Ed io credo che questo possa essere – anzi, sia – indispensabile per riuscire a ritrovare la nostra umanità.

Io poi, essendo anche un formatore teatrale, che da diversi anni conduce un piccolo laboratorio al Vomero, “La Taverna dell’Attore”, mi ritrovo oggi costretto a doverlo gestire da remoto e a impartire le mie lezioni solo attraverso il mezzo digitale, ragion per cui non posso fare a meno di avvertire ancor di più questo grande “bug” in atto.

Peppe, vuoi lanciare un ultimo messaggio ai lettori che conosceranno la tua storia?

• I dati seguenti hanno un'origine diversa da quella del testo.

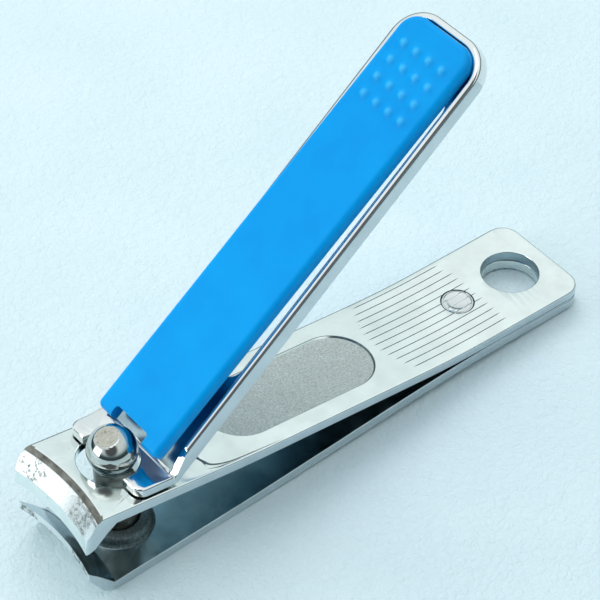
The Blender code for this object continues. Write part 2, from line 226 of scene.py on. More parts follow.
def rounded_bar(x0, x1, half, r0, r1, steps=16):
    points = arc(x1 - r1, half - r1, r1, 90, 0, steps) + arc(x1 - r1, r1 - half, r1, 0, -90, steps)
    points += arc(x0 + r0, r0 - half, r0, -90, -180, steps)
    points += arc(x0 + r0, half - r0, r0, 180, 90, steps)
    return list(reversed(points))


def rounded_corner(before, corner, after, radius, steps=8):
    """Points that round one corner of an outline."""
    a = (Vector(before) - Vector(corner)).normalized()
    b = (Vector(after) - Vector(corner)).normalized()
    half = a.angle(b) / 2
    reach = radius / math.tan(half)
    centre = Vector(corner) + (a + b).normalized() * radius / math.sin(half)
    start = (Vector(corner) + a * reach - centre).normalized()
    end = (Vector(corner) + b * reach - centre).normalized()
    return [tuple(centre + start.slerp(end, i / steps) * radius) for i in range(steps + 1)]


def slice_mesh(obj, planes):
    """Cut extra edges into the mesh where planes, each a point and a normal, cross it."""
    bm = bmesh.new()
    bm.from_mesh(obj.data)
    for point, normal in planes:
        geom = list(bm.verts) + list(bm.edges) + list(bm.faces)
        bmesh.ops.bisect_plane(bm, geom=geom, plane_co=point, plane_no=normal, dist=1e-7)
    bm.to_mesh(obj.data)
    bm.free()


def tidy(obj, angle=0.4):
    """Merge double points and flat neighbouring faces, so that a bevel runs clean."""
    bm = bmesh.new()
    bm.from_mesh(obj.data)
    bmesh.ops.remove_doubles(bm, verts=bm.verts, dist=2e-6)
    bmesh.ops.dissolve_limit(bm, angle_limit=math.radians(angle), verts=bm.verts, edges=bm.edges)
    bm.to_mesh(obj.data)
    bm.free()


def bevel(obj, width, rule, segments=4):
    """Round each sharp edge by width times what rule gives for its middle and its two normals."""
    bm = bmesh.new()
    bm.from_mesh(obj.data)
    layer = bm.edges.layers.float.new("bevel_weight_edge")
    for edge in bm.edges:
        if len(edge.link_faces) != 2 or edge.calc_face_angle(0.0) < math.radians(22.0):
            continue
        middle = (edge.verts[0].co + edge.verts[1].co) / 2
        edge[layer] = rule(middle, [f.normal for f in edge.link_faces])
    bm.to_mesh(obj.data)
    bm.free()
    mod = obj.modifiers.new("bevel", "BEVEL")
    mod.limit_method = "WEIGHT"
    mod.width = width
    mod.segments = segments
    mod.use_clamp_overlap = False
    mod.miter_outer = "MITER_ARC"
    apply_modifiers(obj)


def even_normals(obj, sharp=26.0):
    """Normals that leave flat faces flat and run smoothly round the bevels between them."""
    bm = bmesh.new()
    bm.from_mesh(obj.data)
    bmesh.ops.remove_doubles(bm, verts=bm.verts, dist=1e-6)
    bmesh.ops.triangulate(bm, faces=[f for f in bm.faces if len(f.verts) > 4])
    bm.to_mesh(obj.data)
    bm.free()
    obj.data.shade_smooth()
    obj.data.set_sharp_from_angle(angle=math.radians(sharp))
    mod = obj.modifiers.new("normals", "WEIGHTED_NORMAL")
    mod.keep_sharp = True
    mod.weight = 70
    apply_modifiers(obj)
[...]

Non dobbiamo e non possiamo arrenderci proprio ora: stiamo vivendo come in una guerra, e siamo sotto i bombardamenti.

Ma dobbiamo fare in modo di riuscire a superarla, non dimenticando mai il senso di umanità e di appartenenza che ci ha contraddistinto specialmente nel primo lockdown in cui eravamo veramente tutti spaventati. E l’arte sicuramente può rivelarsi un’arma potentissima per far sì che questo accada.